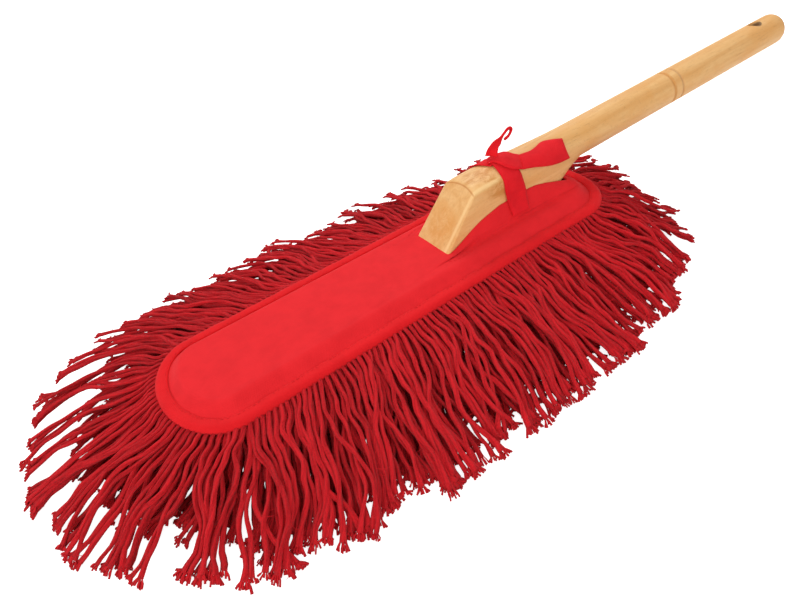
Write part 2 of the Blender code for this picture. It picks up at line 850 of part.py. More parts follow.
def make_row(label, inset, width, top, thickness, pitch, reaches, shares, drops, finish, parts):
    """A row round the outline, in four slices that part where the straight sides begin."""
    path = oval(inset, fine_steps, fine_steps)
    around = path_length(path + [path[0]])
    reach = cap_quarter(inset) + end_slice_overlap
    slices = (("front", -reach, reach), ("near", reach, around / 2 - reach),
              ("rear", around / 2 - reach, around / 2 + reach),
              ("far", around / 2 + reach, around - reach))
    for seed, (side, start, end) in enumerate(slices):
        make_fringe(f"{label}_{side}", inset, width, top, thickness, start + fit_gap,
                    end - fit_gap, pitch, reaches, shares, drops, f"{label}{seed}", finish, parts)


def make_under_row(name, sign, finish, parts):
    """A straight row under the backing, whose strands spread out and lie on the floor."""
    wobble = random.Random(name)
    half = cover_length / 2 - under_end_inset
    count = round(2 * half / under_pitch)
    top = backing_bottom - fit_gap
    inner = sign * (under_place - under_header_width)
    outer = sign * under_place
    places = [cover_middle - half + 2 * half * index / count for index in range(count + 1)]
    work = bmesh.new()
    rim = [work.verts.new((x, outer, top)) for x in places]
    rim += [work.verts.new((places[-1], inner, top)), work.verts.new((places[0], inner, top))]
    pulled = bmesh.ops.extrude_face_region(work, geom=[work.faces.new(rim)])["geom"]
    for item in pulled:
        if isinstance(item, bmesh.types.BMVert):
            item.co.z -= under_header_thickness
    roots = []
    strands = []
    for index in range(count):
        edge = next(edge for edge in rim[index].link_edges
                    if edge.other_vert(rim[index]) is rim[index + 1])
        roots.append(next(face for face in edge.link_faces if abs(normal_z(face)) < 0.5))
        reach = under_reach * (1.0 - tip_trim_share * wobble.random())
        root = Vector(((places[index] + places[index + 1]) / 2, outer, 0.0))
        normal = Vector((0.0, sign, 0.0))
        out = Matrix.Rotation(strand_lean(root, normal), 3, "Z") @ normal
        strands.append(strand_sections(root, out, reach, top - under_header_thickness / 2,
                                       (0.62, 1.0), (1.0, 1.0), wobble))
    grow_strands(work, top, top - under_header_thickness, roots, strands)
    return add_object(name, finish_mesh(name, work), finish, parts)


def make_all_fringe(parts, finish):
    upper_top = backing_bottom - 2 * fit_gap - binding_thickness
    make_row("upper_fringe", rim_inset, upper_header_width, upper_top,
             upper_header_thickness, upper_pitch,
             (upper_front_reach, upper_side_reach, upper_rear_reach),
             (0.34, 0.72, 1.0), (0.16, 0.58, 1.0), finish, parts)
    make_row("lower_fringe", lower_inset, lower_header_width, backing_bottom - fit_gap,
             lower_header_thickness, lower_pitch,
             (lower_front_reach, lower_side_reach, lower_rear_reach),
             (0.09, 0.75, 1.0), (0.15, 1.0, 1.0), finish, parts)
    make_under_row("under_fringe_near", -1, finish, parts)
    make_under_row("under_fringe_far", 1, finish, parts)


def collection_named(name):
    collection = bpy.data.collections.new(name)
    bpy.context.scene.collection.children.link(collection)
    return collection


def main():
    for item in list(bpy.data.objects):
        bpy.data.objects.remove(item, do_unlink=True)
    parts = collection_named("car_duster")
    cutters = collection_named("cutters")
    wood = material("wood", (0.72, 0.48, 0.25), 0.45)
    plywood = material("plywood", (0.55, 0.38, 0.22), 0.7)
    steel = material("steel", (0.62, 0.62, 0.60), 0.35, 1.0)
    cloth = material("cover_cloth", (0.80, 0.02, 0.03), 0.85)
    binding = material("binding_cloth", (0.82, 0.015, 0.022), 0.8)
    tie = material("tie_tape", (0.62, 0.012, 0.025), 0.85)
    yarn = material("yarn", (0.52, 0.012, 0.022), 0.95)
    make_handle(parts, cutters, wood)
    make_board(parts, cutters, plywood)
    make_screws(parts, cutters, steel)
    make_cover_top(parts, cloth)
    make_cover_backing(parts, cloth)
    make_slit_facing(parts, cloth)
    make_binding(parts, binding)
    make_leg("tie_near_leg", -1, tie, parts)
    make_leg("tie_far_leg", 1, tie, parts)
    make_knot(parts, tie)
    make_long_tail(parts, tie)
    make_curled_tail(parts, tie)
    make_all_fringe(parts, yarn)


main()
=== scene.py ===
# %% [markdown]
# # A car duster, dressed in Blender
#
# A car duster is a mop of cotton yarn for wiping dust off paintwork. The yarn hangs from a
# cloth cover, the cover is pulled over a board, and two tapes tie it to the flat foot of a
# turned wooden handle. The solids come from a CAD model in metres. Here each one that shows
# gets its real surface: wood grain, woven cloth, stitches and hundreds of soft yarns.
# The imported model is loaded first, and its solids are kept.

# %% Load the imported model
import math
import bpy
import numpy as np
from mathutils import Matrix, Vector


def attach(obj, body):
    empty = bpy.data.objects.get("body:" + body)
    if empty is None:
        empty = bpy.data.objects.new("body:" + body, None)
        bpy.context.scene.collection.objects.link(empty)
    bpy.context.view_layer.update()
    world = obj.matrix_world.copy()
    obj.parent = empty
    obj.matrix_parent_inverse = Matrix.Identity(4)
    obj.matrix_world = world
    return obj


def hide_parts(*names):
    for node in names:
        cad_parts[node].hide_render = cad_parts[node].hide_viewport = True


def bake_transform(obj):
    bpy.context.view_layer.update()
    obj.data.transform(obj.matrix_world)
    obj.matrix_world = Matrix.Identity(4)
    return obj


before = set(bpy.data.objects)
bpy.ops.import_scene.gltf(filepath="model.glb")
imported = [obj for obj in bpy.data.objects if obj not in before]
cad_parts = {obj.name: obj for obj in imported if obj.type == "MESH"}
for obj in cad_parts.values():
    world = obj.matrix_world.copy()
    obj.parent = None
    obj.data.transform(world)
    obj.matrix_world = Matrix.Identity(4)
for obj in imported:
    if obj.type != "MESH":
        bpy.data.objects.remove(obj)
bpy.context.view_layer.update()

# %% [markdown]
# ## The duster's measures
#
# Every length is in metres and has the same value as in the CAD source. +X runs from the mop
# to the handle's end, +Z is up, and z = 0 is the surface that the yarn rests on.

# %% Measures of the cover, the foot and the board
cover_length = 0.340
cover_front_width = 0.0950
cover_rear_width = 0.0865
cover_cap_length = 0.0335
foot_setback = 0.199
handle_length = 0.384
cover_front = -0.2465
foot_front = cover_front + foot_setback
rim_inset = 0.0006
cloth_thickness = 0.0012
cover_top_height = 0.0450
backing_bottom = 0.0345
rim_top = 0.0372
slope_inset = 0.0175
binding_width = 0.0074
rim_stitch_inset = 0.0060
slit_gap = 0.0004
slit_corner = 0.0022
slit_rear_room = 0.0105
slit_stitch_out = 0.0078

# %% Measures of the handle
foot_width = 0.031
foot_height = 0.036
foot_base = 0.0427
foot_crown = 0.0052
foot_edge = 0.001
foot_base_length = 0.105
heel_length = 0.031
heel_blend = 0.018
crown_blend_start = 0.050
crown_blend_length = 0.072
chamfer_angle = math.radians(47.0)
chamfer_round = 0.0015
neck_diameter = 0.0270
end_diameter = 0.0252
shaft_rise = math.radians(1.04)
axis_height = foot_base + foot_height - neck_diameter / 2
dome_length = 0.0095
groove_places = (0.236, 0.2455)
groove_width = 0.0030
groove_depth = 0.0009
hole_from_end = 0.032
hole_turn = math.radians(-5.0)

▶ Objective
Copy the material above verbatim.

▶ Finished exercise
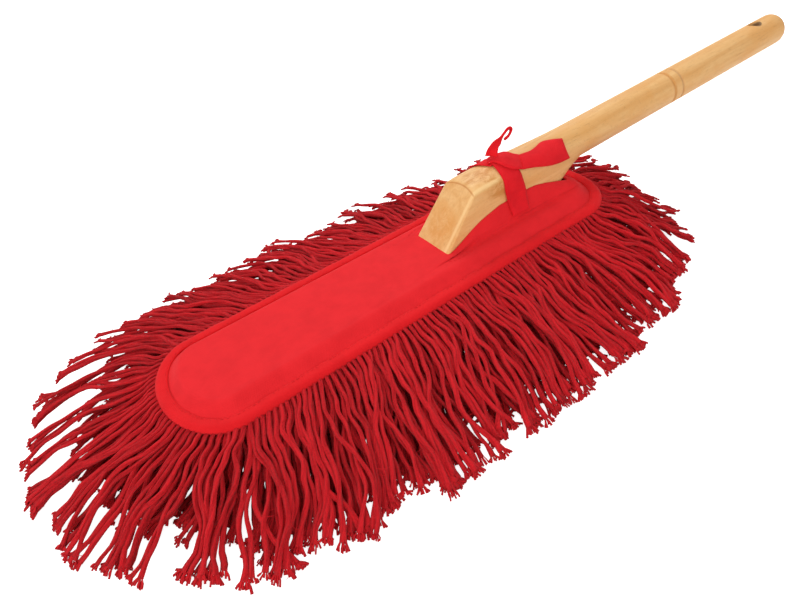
Write part 2 of the Blender code for this picture. It picks up at line 850 of part.py. More parts follow.
def make_row(label, inset, width, top, thickness, pitch, reaches, shares, drops, finish, parts):
    """A row round the outline, in four slices that part where the straight sides begin."""
    path = oval(inset, fine_steps, fine_steps)
    around = path_length(path + [path[0]])
    reach = cap_quarter(inset) + end_slice_overlap
    slices = (("front", -reach, reach), ("near", reach, around / 2 - reach),
              ("rear", around / 2 - reach, around / 2 + reach),
              ("far", around / 2 + reach, around - reach))
    for seed, (side, start, end) in enumerate(slices):
        make_fringe(f"{label}_{side}", inset, width, top, thickness, start + fit_gap,
                    end - fit_gap, pitch, reaches, shares, drops, f"{label}{seed}", finish, parts)


def make_under_row(name, sign, finish, parts):
    """A straight row under the backing, whose strands spread out and lie on the floor."""
    wobble = random.Random(name)
    half = cover_length / 2 - under_end_inset
    count = round(2 * half / under_pitch)
    top = backing_bottom - fit_gap
    inner = sign * (under_place - under_header_width)
    outer = sign * under_place
    places = [cover_middle - half + 2 * half * index / count for index in range(count + 1)]
    work = bmesh.new()
    rim = [work.verts.new((x, outer, top)) for x in places]
    rim += [work.verts.new((places[-1], inner, top)), work.verts.new((places[0], inner, top))]
    pulled = bmesh.ops.extrude_face_region(work, geom=[work.faces.new(rim)])["geom"]
    for item in pulled:
        if isinstance(item, bmesh.types.BMVert):
            item.co.z -= under_header_thickness
    roots = []
    strands = []
    for index in range(count):
        edge = next(edge for edge in rim[index].link_edges
                    if edge.other_vert(rim[index]) is rim[index + 1])
        roots.append(next(face for face in edge.link_faces if abs(normal_z(face)) < 0.5))
        reach = under_reach * (1.0 - tip_trim_share * wobble.random())
        root = Vector(((places[index] + places[index + 1]) / 2, outer, 0.0))
        normal = Vector((0.0, sign, 0.0))
        out = Matrix.Rotation(strand_lean(root, normal), 3, "Z") @ normal
        strands.append(strand_sections(root, out, reach, top - under_header_thickness / 2,
                                       (0.62, 1.0), (1.0, 1.0), wobble))
    grow_strands(work, top, top - under_header_thickness, roots, strands)
    return add_object(name, finish_mesh(name, work), finish, parts)


def make_all_fringe(parts, finish):
    upper_top = backing_bottom - 2 * fit_gap - binding_thickness
    make_row("upper_fringe", rim_inset, upper_header_width, upper_top,
             upper_header_thickness, upper_pitch,
             (upper_front_reach, upper_side_reach, upper_rear_reach),
             (0.34, 0.72, 1.0), (0.16, 0.58, 1.0), finish, parts)
    make_row("lower_fringe", lower_inset, lower_header_width, backing_bottom - fit_gap,
             lower_header_thickness, lower_pitch,
             (lower_front_reach, lower_side_reach, lower_rear_reach),
             (0.09, 0.75, 1.0), (0.15, 1.0, 1.0), finish, parts)
    make_under_row("under_fringe_near", -1, finish, parts)
    make_under_row("under_fringe_far", 1, finish, parts)


def collection_named(name):
    collection = bpy.data.collections.new(name)
    bpy.context.scene.collection.children.link(collection)
    return collection


def main():
    for item in list(bpy.data.objects):
        bpy.data.objects.remove(item, do_unlink=True)
    parts = collection_named("car_duster")
    cutters = collection_named("cutters")
    wood = material("wood", (0.72, 0.48, 0.25), 0.45)
    plywood = material("plywood", (0.55, 0.38, 0.22), 0.7)
    steel = material("steel", (0.62, 0.62, 0.60), 0.35, 1.0)
    cloth = material("cover_cloth", (0.80, 0.02, 0.03), 0.85)
    binding = material("binding_cloth", (0.82, 0.015, 0.022), 0.8)
    tie = material("tie_tape", (0.62, 0.012, 0.025), 0.85)
    yarn = material("yarn", (0.52, 0.012, 0.022), 0.95)
    make_handle(parts, cutters, wood)
    make_board(parts, cutters, plywood)
    make_screws(parts, cutters, steel)
    make_cover_top(parts, cloth)
    make_cover_backing(parts, cloth)
    make_slit_facing(parts, cloth)
    make_binding(parts, binding)
    make_leg("tie_near_leg", -1, tie, parts)
    make_leg("tie_far_leg", 1, tie, parts)
    make_knot(parts, tie)
    make_long_tail(parts, tie)
    make_curled_tail(parts, tie)
    make_all_fringe(parts, yarn)


main()
=== scene.py ===
# %% [markdown]
# # A car duster, dressed in Blender
#
# A car duster is a mop of cotton yarn for wiping dust off paintwork. The yarn hangs from a
# cloth cover, the cover is pulled over a board, and two tapes tie it to the flat foot of a
# turned wooden handle. The solids come from a CAD model in metres. Here each one that shows
# gets its real surface: wood grain, woven cloth, stitches and hundreds of soft yarns.
# The imported model is loaded first, and its solids are kept.

# %% Load the imported model
import math
import bpy
import numpy as np
from mathutils import Matrix, Vector


def attach(obj, body):
    empty = bpy.data.objects.get("body:" + body)
    if empty is None:
        empty = bpy.data.objects.new("body:" + body, None)
        bpy.context.scene.collection.objects.link(empty)
    bpy.context.view_layer.update()
    world = obj.matrix_world.copy()
    obj.parent = empty
    obj.matrix_parent_inverse = Matrix.Identity(4)
    obj.matrix_world = world
    return obj


def hide_parts(*names):
    for node in names:
        cad_parts[node].hide_render = cad_parts[node].hide_viewport = True


def bake_transform(obj):
    bpy.context.view_layer.update()
    obj.data.transform(obj.matrix_world)
    obj.matrix_world = Matrix.Identity(4)
    return obj


before = set(bpy.data.objects)
bpy.ops.import_scene.gltf(filepath="model.glb")
imported = [obj for obj in bpy.data.objects if obj not in before]
cad_parts = {obj.name: obj for obj in imported if obj.type == "MESH"}
for obj in cad_parts.values():
    world = obj.matrix_world.copy()
    obj.parent = None
    obj.data.transform(world)
    obj.matrix_world = Matrix.Identity(4)
for obj in imported:
    if obj.type != "MESH":
        bpy.data.objects.remove(obj)
bpy.context.view_layer.update()

# %% [markdown]
# ## The duster's measures
#
# Every length is in metres and has the same value as in the CAD source. +X runs from the mop
# to the handle's end, +Z is up, and z = 0 is the surface that the yarn rests on.

# %% Measures of the cover, the foot and the board
cover_length = 0.340
cover_front_width = 0.0950
cover_rear_width = 0.0865
cover_cap_length = 0.0335
foot_setback = 0.199
handle_length = 0.384
cover_front = -0.2465
foot_front = cover_front + foot_setback
rim_inset = 0.0006
cloth_thickness = 0.0012
cover_top_height = 0.0450
backing_bottom = 0.0345
rim_top = 0.0372
slope_inset = 0.0175
binding_width = 0.0074
rim_stitch_inset = 0.0060
slit_gap = 0.0004
slit_corner = 0.0022
slit_rear_room = 0.0105
slit_stitch_out = 0.0078

# %% Measures of the handle
foot_width = 0.031
foot_height = 0.036
foot_base = 0.0427
foot_crown = 0.0052
foot_edge = 0.001
foot_base_length = 0.105
heel_length = 0.031
heel_blend = 0.018
crown_blend_start = 0.050
crown_blend_length = 0.072
chamfer_angle = math.radians(47.0)
chamfer_round = 0.0015
neck_diameter = 0.0270
end_diameter = 0.0252
shaft_rise = math.radians(1.04)
axis_height = foot_base + foot_height - neck_diameter / 2
dome_length = 0.0095
groove_places = (0.236, 0.2455)
groove_width = 0.0030
groove_depth = 0.0009
hole_from_end = 0.032
hole_turn = math.radians(-5.0)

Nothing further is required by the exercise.